The watch, made by the now-defunct Waltham Watch Co. in Massachusetts, appears like many pocket watches of its day, with a plain silver exterior and no etchings. But the inside reveals its significance, with engraving that says “THEODORE ROOSEVELT” and “FROM D.R. & C.R.R.,” referring to Roosevelt’s brother-in-law and sister, Douglas Robinson Jr. and Corinne Roosevelt Robinson.
It’s probably a more valuable timepiece than my Grandpa’s watch, which was a plain old Westclox Pocket Ben in a tin case. Of course, to me, Grandpa’s watch is a pearl beyond price, but Roosevelt’s watch is an important piece of all of America’s history.

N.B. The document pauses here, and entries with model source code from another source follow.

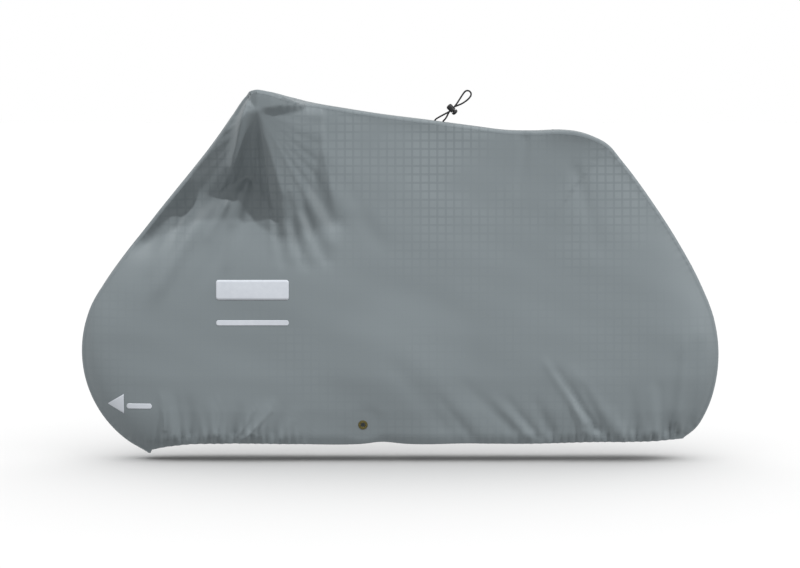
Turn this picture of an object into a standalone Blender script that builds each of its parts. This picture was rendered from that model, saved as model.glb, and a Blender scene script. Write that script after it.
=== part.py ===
# A fitted bicycle cover, empty, standing open as if it were still in use: two side
# panels, the strip sewn between them over the top, a brass eyelet low on each side, and
# an elastic cord loop with its lock on the top strip.
# Metres, +Z up. -X is the front, +X the rear, -Y the near side. The origin lies in the
# middle plane, just under the strip at the front peak, where the cover is held up.

import math

import bpy
import numpy as np

clothThickness = 0.0016
seamGap = 0.0003            # between the strip and each side panel
crownHeight = 0.0015        # of the strip, across its width
# A panel leaves the seam by swell and then turns down. radius is the height of that turn.
# It grows by spread, and its corner gets as full as fullPower, where the panel stands
# bulgeSpan or more off the seam.
edge = {"swell": 0.006, "radius": 0.010, "spread": 0.016, "bulgeSpan": 0.220,
        "power": 2.0, "fullPower": 4.5}

# The seam, in the middle plane. The nose is an arc.
nose = {"x": -0.2030, "z": -0.7560, "radius": 0.3360, "half": 0.030,
        "lowAngle": 245.0, "highAngle": 142.6, "points": 9}
# One row for each place from the top of the nose up the straight taut slope to the peak,
# and back to the lower rear corner. half is half the width of the strip there.
seamColumns = ("x", "z", "half")
seamRows = [
    (-0.4010, -0.4560, 0.030),
    (-0.3525, -0.3955, 0.031),
    (-0.3050, -0.3355, 0.032),
    (-0.2565, -0.2757, 0.033),
    (-0.2075, -0.2158, 0.034),
    (-0.1600, -0.1560, 0.034),
    (-0.1150, -0.0965, 0.035),
    (-0.0728, -0.0370, 0.035),
    (-0.0550, -0.0120, 0.035),
    (-0.0400, 0.0050, 0.035),
    (-0.0220, 0.0150, 0.035),
    (-0.0020, 0.0175, 0.035),
    (0.0180, 0.0150, 0.035),
    (0.0400, 0.0100, 0.035),
    (0.0700, 0.0020, 0.035),
    (0.1100, -0.0060, 0.035),
    (0.1750, -0.0190, 0.035),
    (0.2350, -0.0290, 0.035),
    (0.3540, -0.0478, 0.035),
    (0.498, -0.0660, 0.035),
    (0.642, -0.0850, 0.036),
    (0.730, -0.0960, 0.040),
    (0.816, -0.0980, 0.050),
    (0.900, -0.0960, 0.062),
    (0.940, -0.1000, 0.064),
    (0.990, -0.1150, 0.058),
    (1.030, -0.1360, 0.048),
    (1.076, -0.1880, 0.040),
    (1.167, -0.3100, 0.035),
    (1.245, -0.4300, 0.035),
    (1.311, -0.5510, 0.033),
    (1.354, -0.6600, 0.032),
    (1.368, -0.7600, 0.032),
    (1.361, -0.8450, 0.032),
    (1.336, -0.9300, 0.031),
    (1.300, -0.9900, 0.030),
    (1.266, -1.0170, 0.030),
]
peakX = 0.000               # the panel's upper corners on the seam
rearBreakX = 1.050
upperSeamZ = -0.400         # both of them lie above this
seamSteps = 160             # straight steps that stand for the seam in distances
seamSlopeStep = 0.0006      # part of the seam's length over which its slope is taken

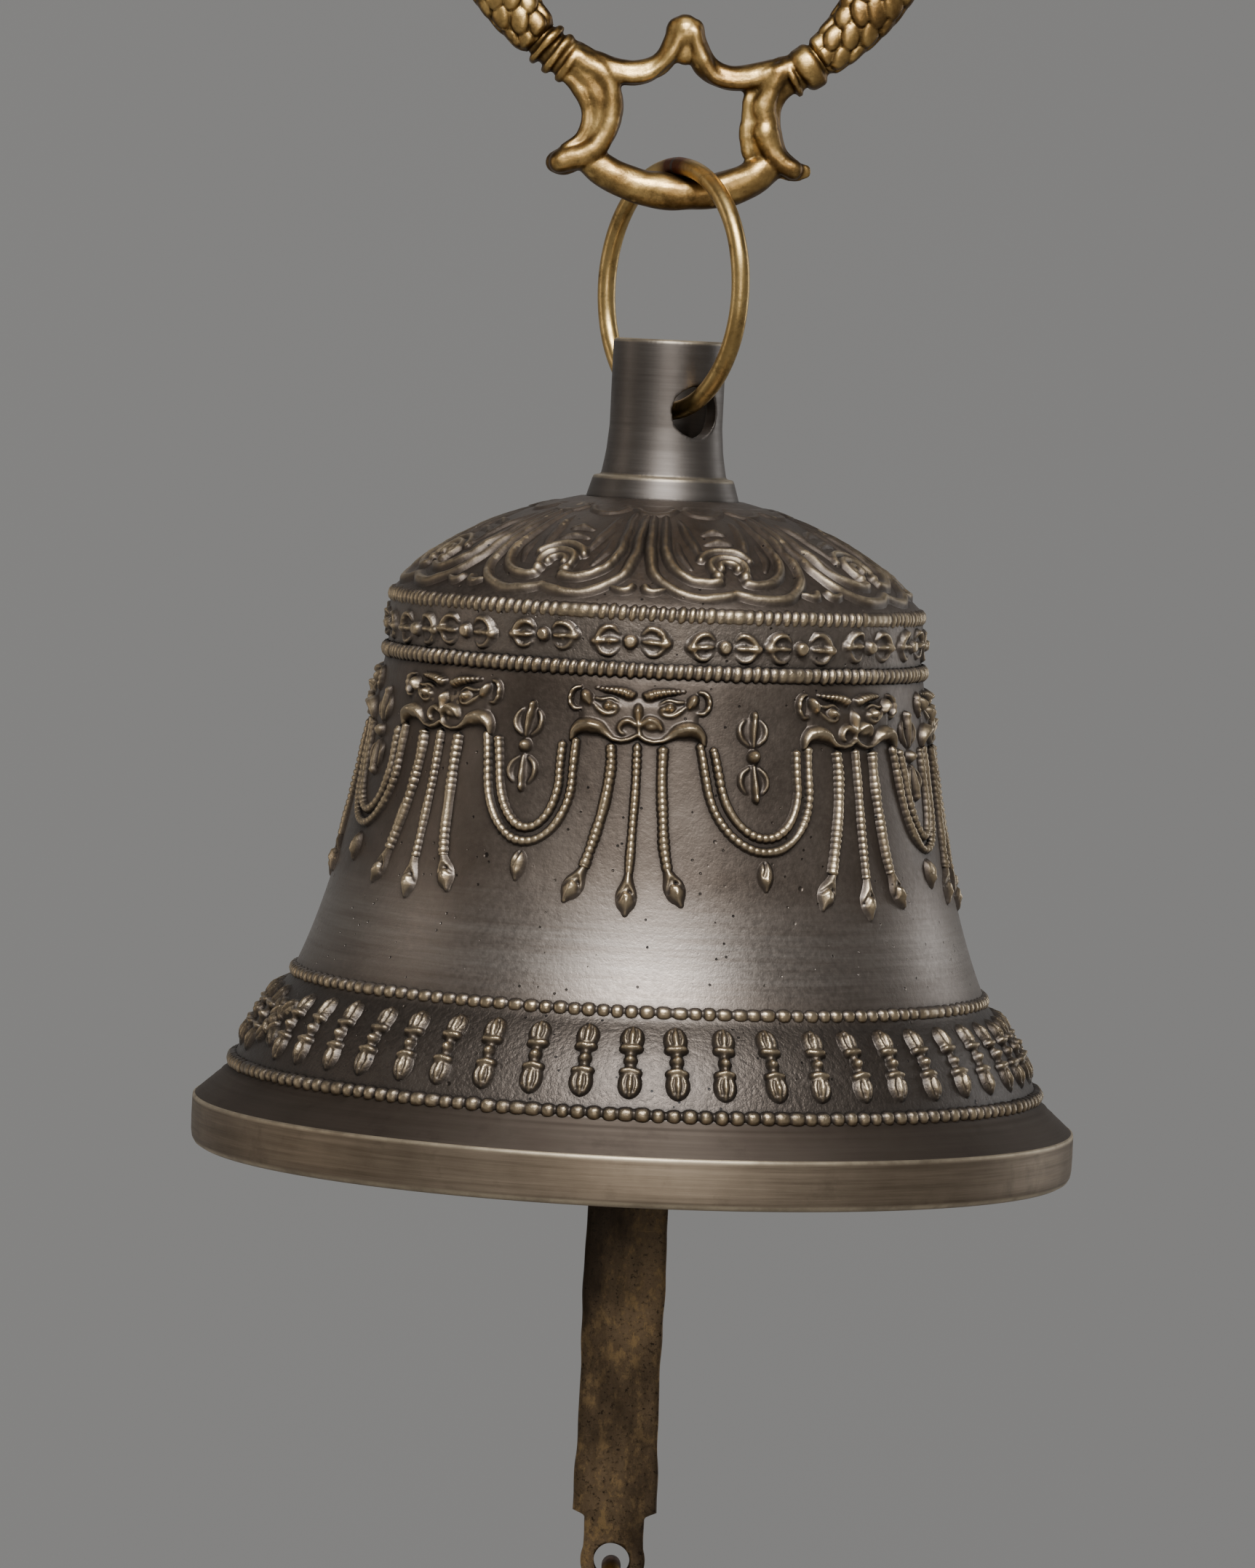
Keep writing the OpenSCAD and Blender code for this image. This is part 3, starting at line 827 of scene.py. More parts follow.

Bits of history like this are important. Unlike words in a book, on a screen, or spoken by a history teacher, these things are tangible. Even if we can’t touch them, we can see them; we know they are there. This watch was once held in the hands of a man whose likeness is now on Mount Rushmore. He carried it on the famous Rough Riders charge in the Spanish-American War. He carried it on post-presidential adventures, and we can picture Teddy, that hurricane who walked like a man, pulling it from a vest pocket somewhere on the plains of Africa to see if it was yet time for luncheon.
It’s good that Teddy’s watch has come home. We can imagine the man himself, somewhere, somehow, taking note of this, and breaking into his famous, toothy grin.